Literary and Historical Notes:

It's the birthday of Margaret Farrar, born in New York City (1897). She graduated from Smith College in 1919, spent a year as a secretary in a bank, and then got a position with the New York World. She found herself in charge of the weekly crossword puzzle, a Sunday feature the World had pioneered in 1913. By the time she started work there, crossword puzzles were becoming popular in America, and within a couple of years they were a national craze. Farrar joined two others in editing the Cross Word Puzzle Book (1924), the first such book ever published. It seemed like such a gamble at the time that the publisher, Simon & Schuster, issued it under another imprint. It was a huge success, selling nearly 400,000 copies in its first year. After that, Farrar edited about two crossword puzzle books per year.

Crossword puzzles became a fixture of most major American newspapers, but the New York Times refused to print them for years. Finally, in February 1942, under Farrar's editorship, the Sunday edition of the Times began printing a crossword puzzle, and in September 1950 it became a daily feature. Farrar remained at the Times, also editing eighteen collections of Times crossword puzzles, until her retirement in December 1968. She died in New York City on June 11, 1984, while working on her 134th book of crossword puzzles.


It's the birthday of the inventor of Liquid Paper, used to correct typing errors, Bette Nesmith Graham, born in Dallas, Texas (1924). She was a struggling artist when she got a job as a secretary at Texas Bank & Trust. To cover her typewriter mistakes neatly, she began using tempera paint mixed with certain chemicals that she knew about from her background in painting. Graham made her first batch in her kitchen blender and named the creation "Mistake Out." She changed the name to "Liquid Paper" after a rapid increase in demand.


It's the birthday of cooking expert Fannie Farmer, born in Boston, Massachusetts (1857). She founded the Miss Farmer's School of Cookery, which was designed to train housewives rather than cooking instructors or chefs. Farmer's principal legacy is The Fannie Farmer Cookbook, first published in 1896 as the Boston Cooking School Cookbook. It was the first cookbook to use standardized level measurements in recipes.

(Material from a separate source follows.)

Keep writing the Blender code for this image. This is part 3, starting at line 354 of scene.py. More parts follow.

It's the birthday of filmmaker Akira Kurosawa, born in Tokyo, Japan (1910). His film Rashomon (1951) won the Grand Prix at the Venice Film Festival and an Academy Award for best foreign-language film, making it the first Japanese film to attract international acclaim. Kurosawa is known for his adaptations of Western literary classics into films with Japanese settings. Hakuchi (1951) is based on Dostoevsky's novel, The Idiot (1869); Kumonosu-jo (The Throne of Blood, 1957) was adapted from Shakespeare's Macbeth; and his masterpiece Ran (Chaos, 1985) recasts King Lear in sixteenth-century Japan.

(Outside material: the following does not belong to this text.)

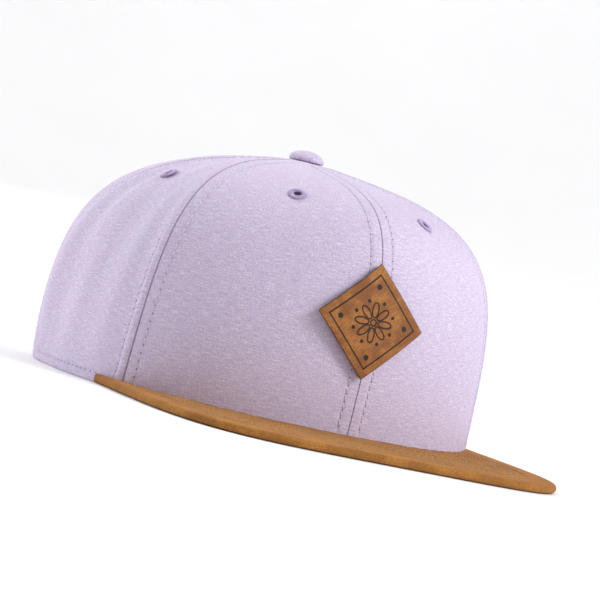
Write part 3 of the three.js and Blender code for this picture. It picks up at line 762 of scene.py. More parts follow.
for panel in PANELS:
    angle, rise, depth, seam_gap, middle = panel_grid(panel)
    length = crown_length(angle, rise)
    radius, height = crown_section(angle, rise)
    across = radius * np.sin(np.radians(angle))
    eyelet = next(e for e in EYELETS if e["name"] == panel["name"])
    behind = panel["name"] == "back"
    opening = arch_clearance(across, height) if behind else FAR_AWAY
    for side, sign in SIDES:
        gore = grid_sheet(
            f"{panel['name']}_{side}_gore",
            cloth_point(sign * angle, rise, depth),
            crown_normal(sign * angle, rise),
            cloth=(np.radians(angle - middle) * radius, length),
            seam=(seam_gap, length),
            rim=(length + FAR_AWAY * (rim_lift(angle) > 0), np.radians(angle) * RIM_HALF_WIDTH),
            opening=(opening, arch_length(across, height)),
        )
        set_wall_weight(gore, seam_gap, length + rise * RIM_WALL_GROWTH)
        if behind:
            snap_to_opening(gore, sign * across, height)
        hole = cloth_point(sign * np.array(eyelet["angle"]), np.array(eyelet["rise"]))
        distance = np.linalg.norm(face_centres(gore) - hole, axis=1)
        delete_faces(gore, distance < EYELET_HOLE)
        apply_modifier(
            gore, "SOLIDIFY", thickness=WALL * MM, offset=-1, vertex_group="wall", use_rim=True
        )
        points = read_points(gore)
        points[:, 2] = np.maximum(points[:, 2], 0)
        write_points(gore, points)
        finish_piece(gore, cloth, [f"{panel['name']}_{side}_panel"])
        print(gore.name, len(gore.data.polygons), "faces")

# %% [markdown]
# ## Back opening
# Over the strap the cloth is cut away in an arch, and its edge is turned under. The raw cut would show
# the cloth's thickness as a hard step. A thin roll of the same cloth along the cut is that turned edge.

# %% Turned edge of the back opening
FOLD_RADIUS = 0.8
FOLD_DEPTH = 0.75
FOLD_SIDES = 10
MERGE_DISTANCE = 0.0005
NO_ROWS = {"seam": (FAR_AWAY, 0), "rim": (FAR_AWAY, 0), "opening": (FAR_AWAY, 0)}


def merge_and_close(piece):
    """Joins the seam of a rolled-up grid and fills its open ends."""
    activate(piece)
    bpy.ops.object.mode_set(mode="EDIT")
    bpy.ops.mesh.select_mode(type="VERT")
    bpy.ops.mesh.select_all(action="SELECT")
    bpy.ops.mesh.remove_doubles(threshold=MERGE_DISTANCE * MM)
    bpy.ops.mesh.select_all(action="DESELECT")
    bpy.ops.mesh.select_non_manifold()
    bpy.ops.mesh.fill_holes(sides=0)
    bpy.ops.mesh.select_all(action="SELECT")
    bpy.ops.mesh.normals_make_consistent(inside=False)
    bpy.ops.object.mode_set(mode="OBJECT")


def tube(name, centres, across, up, width, height, sides, **uv_maps):
    """A closed tube along centres. across and up span its section, with half axes width and height."""
    turn = np.linspace(0, 2 * np.pi, sides + 1)[:, None, None]
    w = np.broadcast_to(width, (sides + 1, len(centres)))[..., None]
    h = np.broadcast_to(height, (sides + 1, len(centres)))[..., None]
    offset = np.cos(turn) * w * across[None] + np.sin(turn) * h * up[None]
    piece = grid_sheet(name, centres[None] + offset, offset, **uv_maps)
    merge_and_close(piece)
    return piece


def arch_place(share, offset):
    """Angle and rise round the back opening, from -1 at its left foot over 0 at its top to 1."""
    share, offset = np.broadcast_arrays(np.asarray(share, float), np.asarray(offset, float))
    along = 1 - np.abs(share)
    half_width = ARCH_HALF_WIDTH + offset
    straight = 0.35
    turn = np.clip((along - straight) / (1 - straight), 0, 1) * np.pi / 2
    across = half_width * np.cos(turn)
    low = ARCH_SPRING * np.minimum(along / straight, 1)
    height = low + (ARCH_RISE + offset) * np.sin(turn)
    side = np.where(share < 0, -1, 1)
    angle, rise = back_place(side * np.maximum(across, 0.001), height)
    return angle, rise


def path_lengths(points):
    steps = np.linalg.norm(np.diff(points, axis=0), axis=1)
    return np.concatenate([[0], np.cumsum(steps)])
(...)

On this day in 1743, Handel's Messiah was introduced to London as part of a Lenten season of concerts at Covent Garden Theatre. The Messiah was a favorite of Handel's. He said that as he wrote it, "I did think I did see all Heaven before me and the great God himself." The entire work was written in a twenty-four day spurt from August 22 to September 14, in 1741.

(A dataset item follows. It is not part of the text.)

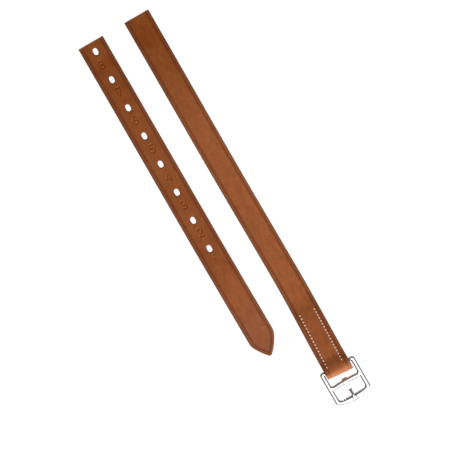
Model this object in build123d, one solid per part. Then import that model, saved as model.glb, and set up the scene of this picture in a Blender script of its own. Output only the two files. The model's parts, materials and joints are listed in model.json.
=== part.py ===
from build123d import *
import math
import os

# An English stirrup leather as two end lengths lying side by side: the pointed end with its
# punched holes, and the buckle end with its stitched turn-back. Millimetres. +Z is up and the
# leather lies on z = 0, +Y runs along the straps towards their square cut ends, and +X runs
# across them from the pointed strap to the buckle strap.

overall_length = 408.0
cut_end_y = overall_length / 2
leather = 3.8  # one layer

# Pointed strap
point_x = -26.2
point_width = 26.0
point_length = 333.2
point_shoulders = 16.0, 19.0  # left and right shoulder, measured back from the tip
point_bulge = 0.8, 1.5  # how far the left and right edges of the point bow outwards
point_offset = -1.1  # the tip lies a little left of the middle
tip_radius = 2.5
tip_rounded_off = 1.0  # how much length the tip's rounding takes off its sharp corner
shoulder_radius = 15.0
hole_count = 8
hole_pitch = 30.0
hole_size = 7.0, 5.0
first_hole = 9.4  # from the cut end

# Buckle strap
strap_x = 21.9
strap_width = 25.4
strap_length = 380.2
fold_y = cut_end_y - strap_length
turned = 3.2  # leather skived thinner where it turns back
turn_back = 68.5  # length of the turn-back under the strap
double = turned + leather
loop_radius = 5.0  # outside of the fold
loop_room = loop_radius - turned
crest = 7.5, 17.5  # where the fold's hump starts and stops falling, from the fold's end
slope = 54.0, 82.0  # where the strap falls off the turn-back
loop_closes = 13.5  # where the two layers meet behind the loop bar

# Lock stitches: distance in from the strap's edge, count, pitch, and last stitch from the fold
left_row = 5.2, 17, 3.34, 12.0
right_row = 5.1, 18, 3.09, 11.8
thread = 0.8
thread_proud = 0.25
thread_sunk = 0.4
leg_radius = 0.35
lock_height = 3.3  # where the needle thread meets the bobbin thread
bobbin_low, bobbin_high = 0.05, 0.7

# Buckle frame, drawn flat with its loop bar on the x axis and its front bar towards -y
buckle_x = 21.1
frame_width = 36.2
frame_thickness = 3.6
side_bar = 4.0
loop_bar_radius = 1.5
loop_bar_back = 7.85  # loop bar's axis from the fold's end
front_outer = 35.75
front_inner = 30.1
front_bow = 38.0  # radius of the front bar's outer edge
window_bow = 0.3
middle_bar = 15.8  # distance of its middle from the loop bar
middle_bar_bow = 0.9
middle_bar_radius = 2.0
window_corner = 2.5
front_corner = 1.6
back_corner = 2.4
end_corner = 1.4  # inner corner of each side bar's free end
edge_round = 1.2
notch_width = 3.8
notch_floor = 0.9

# Tongue
eye_width = 5.0
eye_bore = middle_bar_radius + 0.08
eye_radius = 3.2
plate_width = 3.5
tip_width = 2.3
plate_under = 0.6  # height of the plate's underside at the eye
knee = 23.5  # from the loop bar, where the plate narrows and drops
knee_run = 2.5  # length over which it narrows
knee_under = 1.5
tongue_end = 35.0
tip_bottom = notch_floor + 0.1
tip_top = 2.5
tip_corner = 0.7

loop_bar_y = fold_y + loop_bar_back
loop_bar_z = loop_radius
# the buckle droops from its loop bar until its front bar rests on the surface
reach = math.hypot(front_outer - edge_round, frame_thickness / 2 - edge_round)
tilt = math.degrees(math.asin((loop_bar_z - frame_thickness / 2) / reach))


def in_place(shape):
    """Moves a buckle piece from its flat drawing to where it lies in the strap's loop."""
    return Pos(buckle_x, loop_bar_y, loop_bar_z) * Rot(tilt, 0, 0) * shape


def across(face, width, x):
    """Extrudes a side view, drawn in Y and Z, to a width centred on x."""
    return Pos(x - width / 2, 0, 0) * extrude(Plane.YZ * face, width)


def under_top(lift=0.0):
    """Side view of all that lies under the strap's top surface, raised by lift."""
    y = [fold_y + d for d in (loop_radius, *crest, *slope, strap_length)]
    high, mid, low = 2 * loop_radius + lift, double + lift, leather + lift
    floor = -leather - 1
    level = [(1, 0), (1, 0)]
    outline = [
        Line((y[0], floor), (y[0], high)),
        Line((y[0], high), (y[1], high)),
        Spline([(y[1], high), (y[2], mid)], tangents=level),
        Line((y[2], mid), (y[3], mid)),
        Spline([(y[3], mid), (y[4], low)], tangents=level),
        Line((y[4], low), (y[5], low)),
        Line((y[5], low), (y[5], floor)),
        Line((y[5], floor), (y[0], floor)),
    ]
    return make_face(outline)


def strip(y0, y1, z0, z1):
    """A rectangle in the side view."""
    return Pos((y0 + y1) / 2, (z0 + z1) / 2) * Rectangle(y1 - y0, z1 - z0)


def loop_opening():
    """Side view of the space in the fold that the loop bar turns in."""
    y, z = fold_y + loop_radius, loop_radius
    past_bar = fold_y + loop_bar_back + 0.5
    body = Polyline(
        (y, z - loop_room),
        (fold_y + loop_closes, turned),
        (past_bar, z + loop_room),
        (y, z + loop_room),
        close=True,
    )
    return make_face(body) + Pos(y, z) * Circle(loop_room)


def buckle_leather():
    """The buckle strap: one layer, folded round the loop bar and turned back under itself."""
    above_floor = strip(fold_y, cut_end_y, 0, 2 * loop_radius)
    side = under_top() & above_floor
    side += Pos(fold_y + loop_radius, loop_radius) * Circle(loop_radius)
    side -= under_top(-leather) & strip(fold_y + turn_back, cut_end_y, 0, double)
    side -= loop_opening()
    return across(side, strap_width, strap_x)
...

On this day in 1775, Patrick Henry helped ignite the American Revolution with a speech before the second Virginia Convention. Speaking at St. John's Church in Richmond, Henry implored delegates to vote in favor of the resolution to have Virginia, the largest colony, join the war. He spoke without notes, in a voice that became louder and louder as the speech went on. He said, "Gentleman may cry, 'Peace! Peace!'--but there is no peace. The war is actually begun!" And he ended by saying, ". . . but as for me, give me liberty, or give me death!"